JOB: Below is a listing. Gather each line of it that contains "finishes".

--

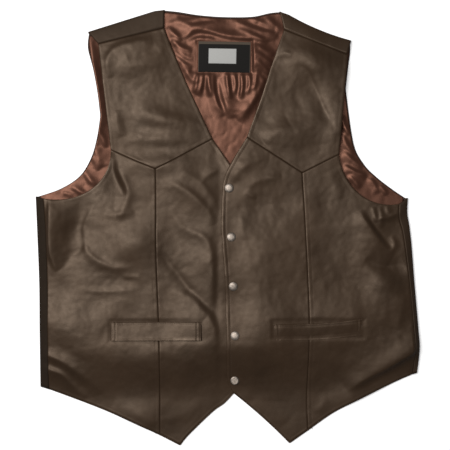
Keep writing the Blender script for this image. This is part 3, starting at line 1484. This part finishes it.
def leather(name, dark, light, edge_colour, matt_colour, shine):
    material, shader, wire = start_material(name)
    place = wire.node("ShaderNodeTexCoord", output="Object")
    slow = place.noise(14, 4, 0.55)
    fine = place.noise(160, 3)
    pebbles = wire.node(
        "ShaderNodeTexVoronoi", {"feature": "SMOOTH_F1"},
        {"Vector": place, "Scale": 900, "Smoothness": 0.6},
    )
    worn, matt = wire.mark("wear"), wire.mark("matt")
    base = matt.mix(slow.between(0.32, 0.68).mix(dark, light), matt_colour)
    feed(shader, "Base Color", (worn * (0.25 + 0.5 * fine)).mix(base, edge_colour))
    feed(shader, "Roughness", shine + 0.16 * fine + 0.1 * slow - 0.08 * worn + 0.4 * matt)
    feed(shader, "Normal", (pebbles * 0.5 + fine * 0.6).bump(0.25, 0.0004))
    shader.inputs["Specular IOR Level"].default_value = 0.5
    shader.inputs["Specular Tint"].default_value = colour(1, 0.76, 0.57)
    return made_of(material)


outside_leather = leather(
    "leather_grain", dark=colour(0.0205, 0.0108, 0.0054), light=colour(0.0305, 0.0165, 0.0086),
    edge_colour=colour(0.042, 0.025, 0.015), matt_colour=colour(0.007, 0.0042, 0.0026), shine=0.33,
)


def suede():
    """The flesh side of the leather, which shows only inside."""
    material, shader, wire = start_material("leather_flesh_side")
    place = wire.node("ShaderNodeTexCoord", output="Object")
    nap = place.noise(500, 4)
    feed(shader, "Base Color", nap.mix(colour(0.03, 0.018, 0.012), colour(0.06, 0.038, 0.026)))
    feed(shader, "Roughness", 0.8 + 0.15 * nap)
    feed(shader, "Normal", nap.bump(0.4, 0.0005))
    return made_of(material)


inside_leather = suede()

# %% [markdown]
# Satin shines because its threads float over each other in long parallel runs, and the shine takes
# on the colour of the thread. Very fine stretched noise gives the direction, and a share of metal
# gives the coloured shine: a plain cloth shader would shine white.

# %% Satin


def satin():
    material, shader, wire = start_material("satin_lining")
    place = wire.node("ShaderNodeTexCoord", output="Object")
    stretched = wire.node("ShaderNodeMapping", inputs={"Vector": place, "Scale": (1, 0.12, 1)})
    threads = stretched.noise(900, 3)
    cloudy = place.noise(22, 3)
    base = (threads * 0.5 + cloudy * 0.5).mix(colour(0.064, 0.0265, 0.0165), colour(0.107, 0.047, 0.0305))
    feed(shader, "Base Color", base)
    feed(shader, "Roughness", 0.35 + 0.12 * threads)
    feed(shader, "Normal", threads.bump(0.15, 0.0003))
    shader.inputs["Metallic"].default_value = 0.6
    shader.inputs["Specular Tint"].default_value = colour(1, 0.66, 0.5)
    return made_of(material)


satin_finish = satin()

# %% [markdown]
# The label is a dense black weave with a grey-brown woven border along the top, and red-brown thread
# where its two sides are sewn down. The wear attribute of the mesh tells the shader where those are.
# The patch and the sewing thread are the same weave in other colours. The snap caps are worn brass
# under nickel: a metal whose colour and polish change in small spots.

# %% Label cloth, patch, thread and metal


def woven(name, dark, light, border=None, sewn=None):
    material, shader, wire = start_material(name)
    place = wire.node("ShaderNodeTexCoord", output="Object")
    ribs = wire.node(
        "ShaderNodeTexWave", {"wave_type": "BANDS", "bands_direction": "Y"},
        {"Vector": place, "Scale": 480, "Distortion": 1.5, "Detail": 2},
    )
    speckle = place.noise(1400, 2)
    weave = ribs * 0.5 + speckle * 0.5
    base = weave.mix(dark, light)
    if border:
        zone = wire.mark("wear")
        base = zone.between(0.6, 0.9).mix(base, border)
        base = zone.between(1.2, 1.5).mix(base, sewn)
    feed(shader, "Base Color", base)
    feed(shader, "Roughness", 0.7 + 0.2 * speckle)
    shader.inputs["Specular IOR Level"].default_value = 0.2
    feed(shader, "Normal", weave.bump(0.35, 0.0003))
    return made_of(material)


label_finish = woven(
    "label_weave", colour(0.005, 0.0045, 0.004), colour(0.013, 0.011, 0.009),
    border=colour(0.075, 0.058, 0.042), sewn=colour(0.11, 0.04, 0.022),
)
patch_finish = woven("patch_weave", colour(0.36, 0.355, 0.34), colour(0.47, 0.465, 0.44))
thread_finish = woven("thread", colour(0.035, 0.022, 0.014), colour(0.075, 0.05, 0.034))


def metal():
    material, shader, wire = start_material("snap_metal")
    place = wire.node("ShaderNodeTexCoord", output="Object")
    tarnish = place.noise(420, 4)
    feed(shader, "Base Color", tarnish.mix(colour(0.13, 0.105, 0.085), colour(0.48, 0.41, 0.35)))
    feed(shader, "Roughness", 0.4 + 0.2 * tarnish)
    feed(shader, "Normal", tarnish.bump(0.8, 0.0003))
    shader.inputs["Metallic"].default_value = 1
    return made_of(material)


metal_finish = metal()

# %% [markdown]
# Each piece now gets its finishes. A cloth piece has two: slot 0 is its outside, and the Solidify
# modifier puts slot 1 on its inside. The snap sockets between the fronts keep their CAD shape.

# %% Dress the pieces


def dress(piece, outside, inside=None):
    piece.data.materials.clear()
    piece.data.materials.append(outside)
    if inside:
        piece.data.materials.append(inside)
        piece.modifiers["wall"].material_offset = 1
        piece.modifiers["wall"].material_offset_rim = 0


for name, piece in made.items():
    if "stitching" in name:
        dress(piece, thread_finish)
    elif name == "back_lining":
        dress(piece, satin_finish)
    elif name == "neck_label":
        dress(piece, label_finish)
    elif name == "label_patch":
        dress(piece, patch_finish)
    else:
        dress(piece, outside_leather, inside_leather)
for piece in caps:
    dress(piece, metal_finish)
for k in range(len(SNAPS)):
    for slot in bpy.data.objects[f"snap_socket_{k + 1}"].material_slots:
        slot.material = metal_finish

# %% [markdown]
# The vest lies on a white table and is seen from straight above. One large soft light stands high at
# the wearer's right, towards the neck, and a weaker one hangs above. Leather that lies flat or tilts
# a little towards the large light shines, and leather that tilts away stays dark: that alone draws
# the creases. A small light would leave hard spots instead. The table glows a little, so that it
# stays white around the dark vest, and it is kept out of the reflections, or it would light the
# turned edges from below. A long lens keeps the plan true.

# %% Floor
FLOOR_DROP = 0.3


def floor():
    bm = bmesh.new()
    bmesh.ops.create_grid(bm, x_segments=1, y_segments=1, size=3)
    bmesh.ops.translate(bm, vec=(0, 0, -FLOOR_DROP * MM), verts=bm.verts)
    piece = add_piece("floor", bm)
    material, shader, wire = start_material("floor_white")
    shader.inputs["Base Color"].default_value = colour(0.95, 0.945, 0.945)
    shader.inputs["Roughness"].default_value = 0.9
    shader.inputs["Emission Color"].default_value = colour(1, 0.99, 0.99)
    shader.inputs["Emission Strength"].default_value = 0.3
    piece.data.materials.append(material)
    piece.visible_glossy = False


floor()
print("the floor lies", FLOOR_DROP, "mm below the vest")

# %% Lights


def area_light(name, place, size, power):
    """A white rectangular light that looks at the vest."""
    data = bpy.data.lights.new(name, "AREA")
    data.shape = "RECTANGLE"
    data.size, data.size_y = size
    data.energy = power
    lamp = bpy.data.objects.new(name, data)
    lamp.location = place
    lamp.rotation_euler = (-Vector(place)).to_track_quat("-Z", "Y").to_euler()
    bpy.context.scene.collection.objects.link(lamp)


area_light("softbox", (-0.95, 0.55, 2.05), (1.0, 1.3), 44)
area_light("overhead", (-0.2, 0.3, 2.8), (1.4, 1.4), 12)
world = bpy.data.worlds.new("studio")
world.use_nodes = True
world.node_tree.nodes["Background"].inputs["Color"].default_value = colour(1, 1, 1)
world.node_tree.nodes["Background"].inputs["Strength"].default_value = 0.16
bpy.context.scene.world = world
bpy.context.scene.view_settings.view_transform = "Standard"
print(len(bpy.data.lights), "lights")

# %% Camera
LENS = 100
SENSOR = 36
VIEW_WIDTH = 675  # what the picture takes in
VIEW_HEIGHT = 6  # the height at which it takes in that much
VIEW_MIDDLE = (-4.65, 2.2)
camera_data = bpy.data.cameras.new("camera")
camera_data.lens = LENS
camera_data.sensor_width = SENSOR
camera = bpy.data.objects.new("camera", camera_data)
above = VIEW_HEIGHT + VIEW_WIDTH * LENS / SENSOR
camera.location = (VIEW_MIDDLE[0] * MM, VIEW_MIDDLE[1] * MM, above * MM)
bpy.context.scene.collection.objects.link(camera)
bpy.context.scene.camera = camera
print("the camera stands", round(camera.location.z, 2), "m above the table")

--

OUTPUT FOR THIS TASK:
Keep writing the Blender script for this image. This is part 3, starting at line 1484. This part finishes it.
# Each piece now gets its finishes. A cloth piece has two: slot 0 is its outside, and the Solidify